[BEGIN]
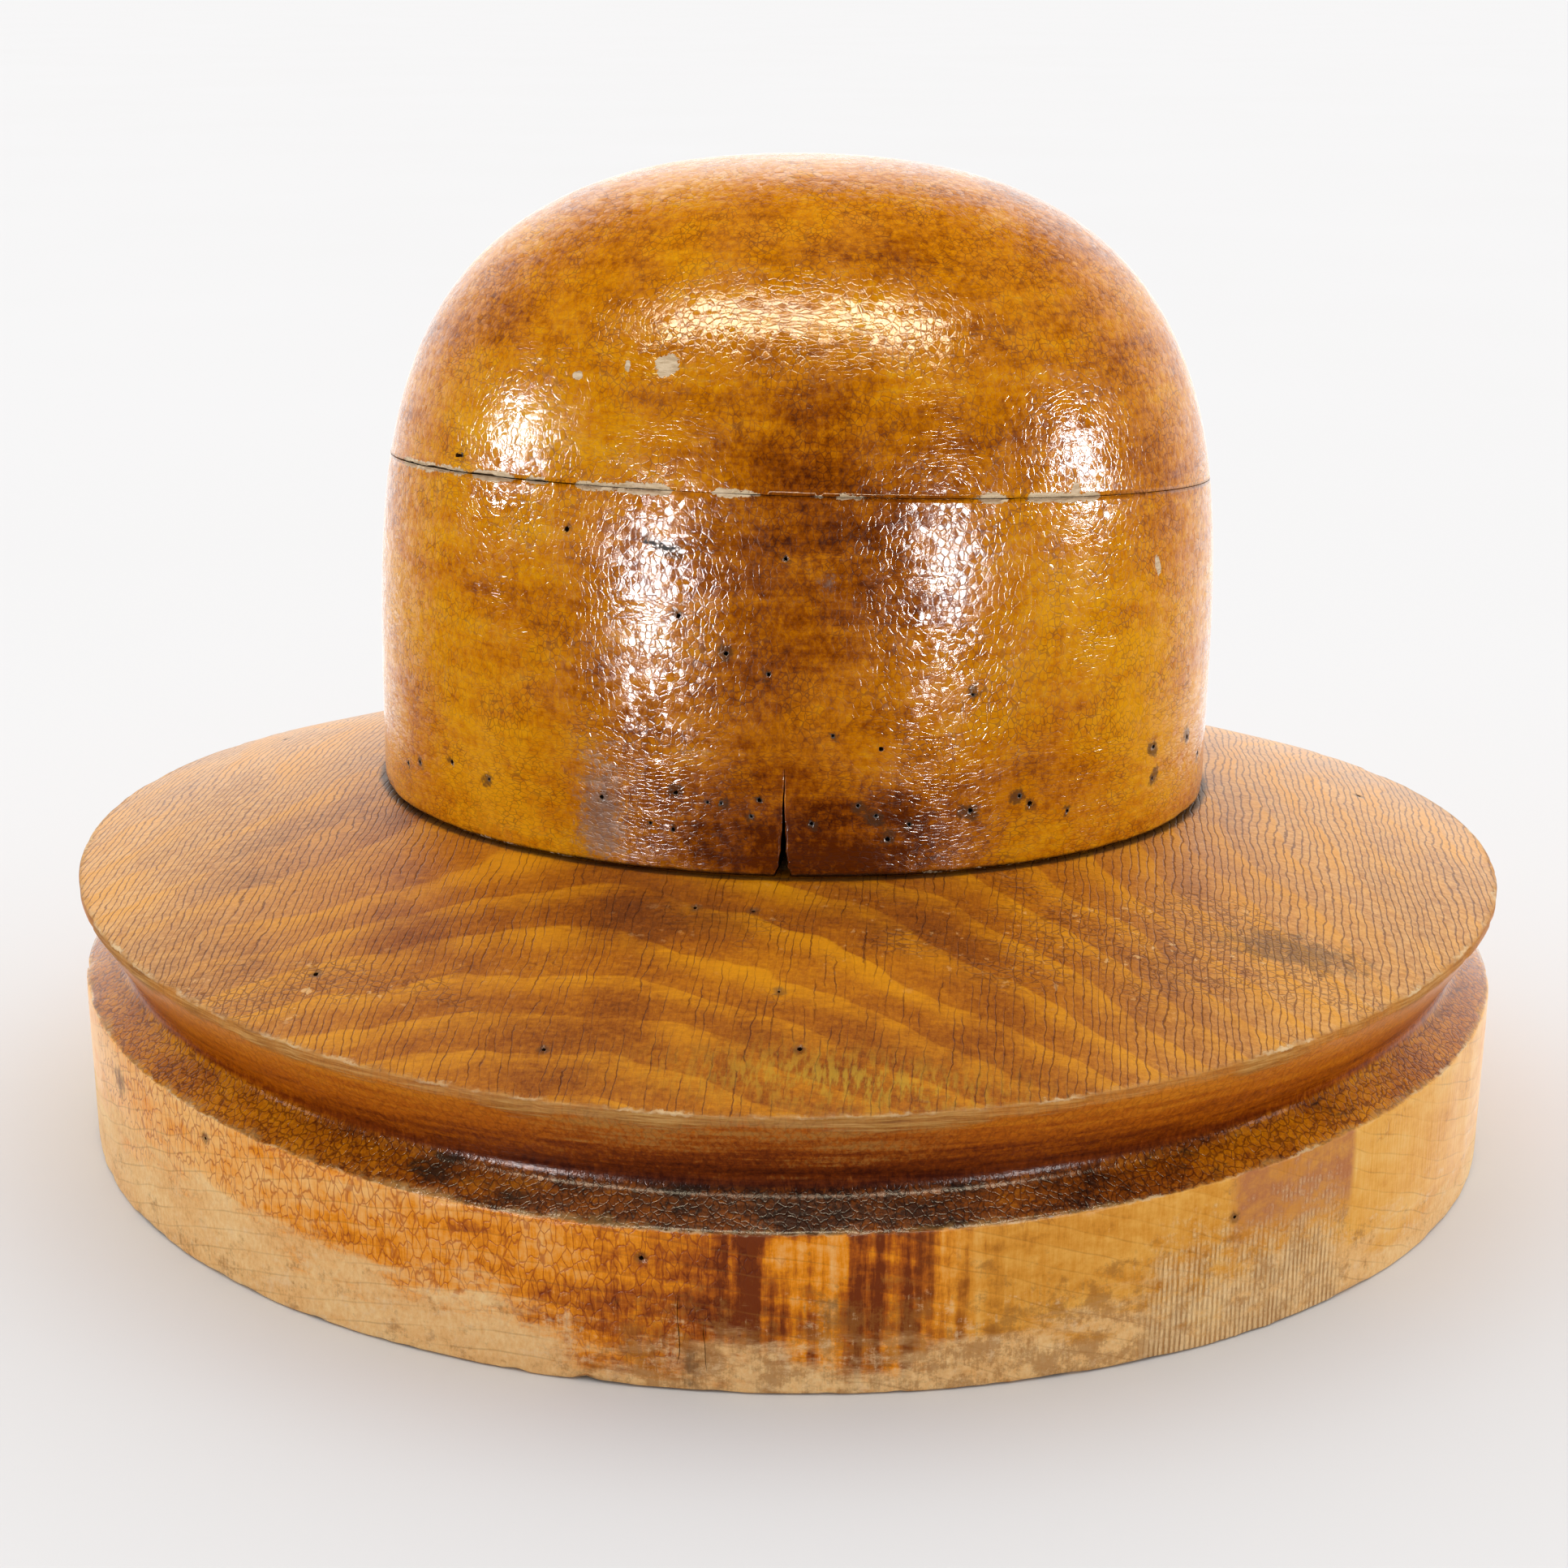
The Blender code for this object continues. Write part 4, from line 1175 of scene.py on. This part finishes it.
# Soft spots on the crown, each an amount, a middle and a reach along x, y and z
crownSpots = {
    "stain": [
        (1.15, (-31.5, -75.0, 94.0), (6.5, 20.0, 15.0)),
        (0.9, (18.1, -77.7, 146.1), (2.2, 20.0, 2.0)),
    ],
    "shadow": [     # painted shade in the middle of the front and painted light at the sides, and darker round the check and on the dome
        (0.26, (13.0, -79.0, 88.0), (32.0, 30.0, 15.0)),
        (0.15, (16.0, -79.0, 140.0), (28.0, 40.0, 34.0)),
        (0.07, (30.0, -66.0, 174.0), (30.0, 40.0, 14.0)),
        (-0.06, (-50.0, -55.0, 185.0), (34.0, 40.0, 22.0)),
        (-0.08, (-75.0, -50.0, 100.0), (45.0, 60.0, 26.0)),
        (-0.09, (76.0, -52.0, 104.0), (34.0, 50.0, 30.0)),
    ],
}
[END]
Task goal -> Extract the full listing above without alteration.

Right answer ->
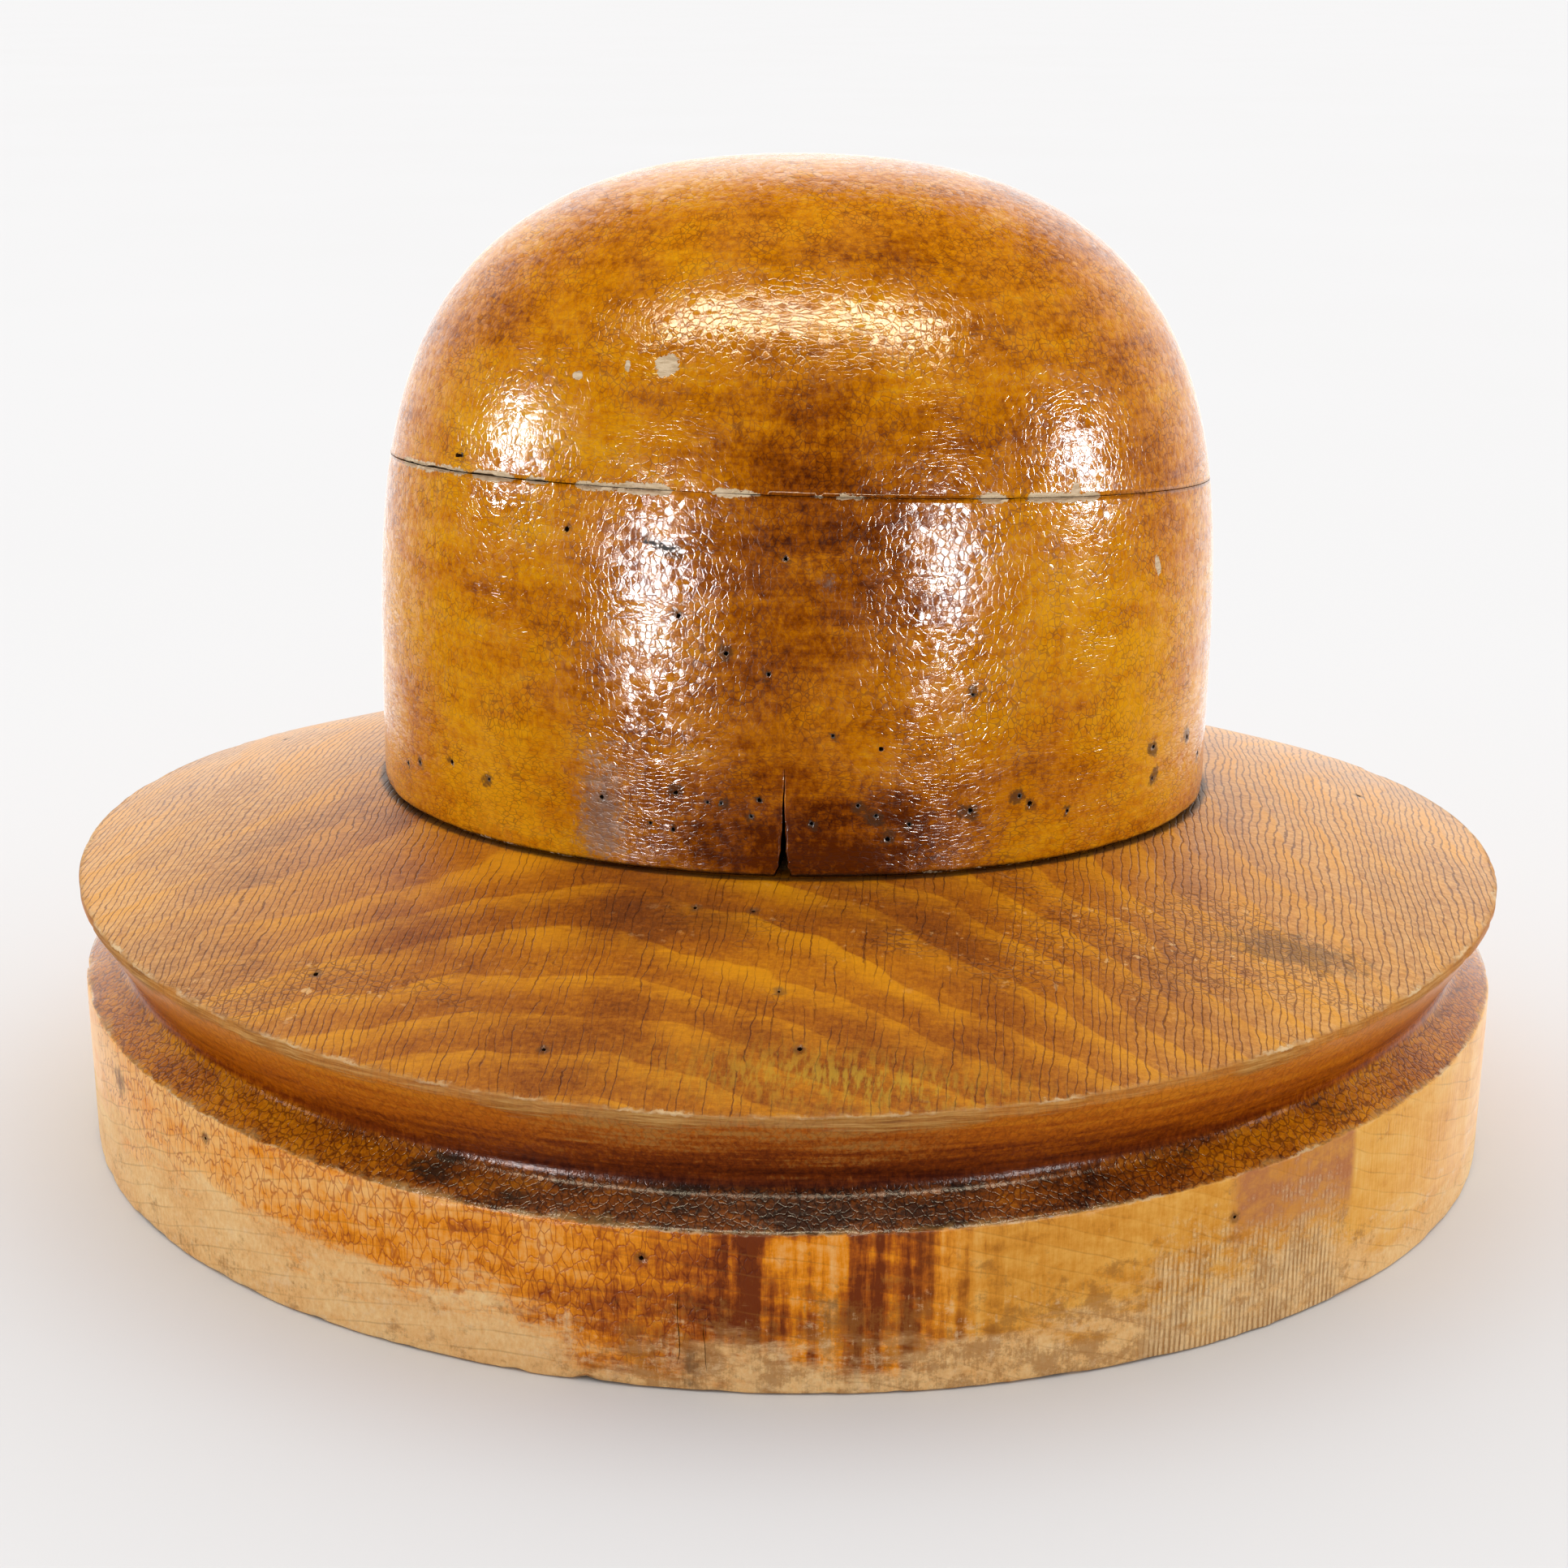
The Blender code for this object continues. Write part 4, from line 1175 of scene.py on. This part finishes it.
# Soft spots on the crown, each an amount, a middle and a reach along x, y and z
crownSpots = {
    "stain": [
        (1.15, (-31.5, -75.0, 94.0), (6.5, 20.0, 15.0)),
        (0.9, (18.1, -77.7, 146.1), (2.2, 20.0, 2.0)),
    ],
    "shadow": [     # painted shade in the middle of the front and painted light at the sides, and darker round the check and on the dome
        (0.26, (13.0, -79.0, 88.0), (32.0, 30.0, 15.0)),
        (0.15, (16.0, -79.0, 140.0), (28.0, 40.0, 34.0)),
        (0.07, (30.0, -66.0, 174.0), (30.0, 40.0, 14.0)),
        (-0.06, (-50.0, -55.0, 185.0), (34.0, 40.0, 22.0)),
        (-0.08, (-75.0, -50.0, 100.0), (45.0, 60.0, 26.0)),
        (-0.09, (76.0, -52.0, 104.0), (34.0, 50.0, 30.0)),
    ],
}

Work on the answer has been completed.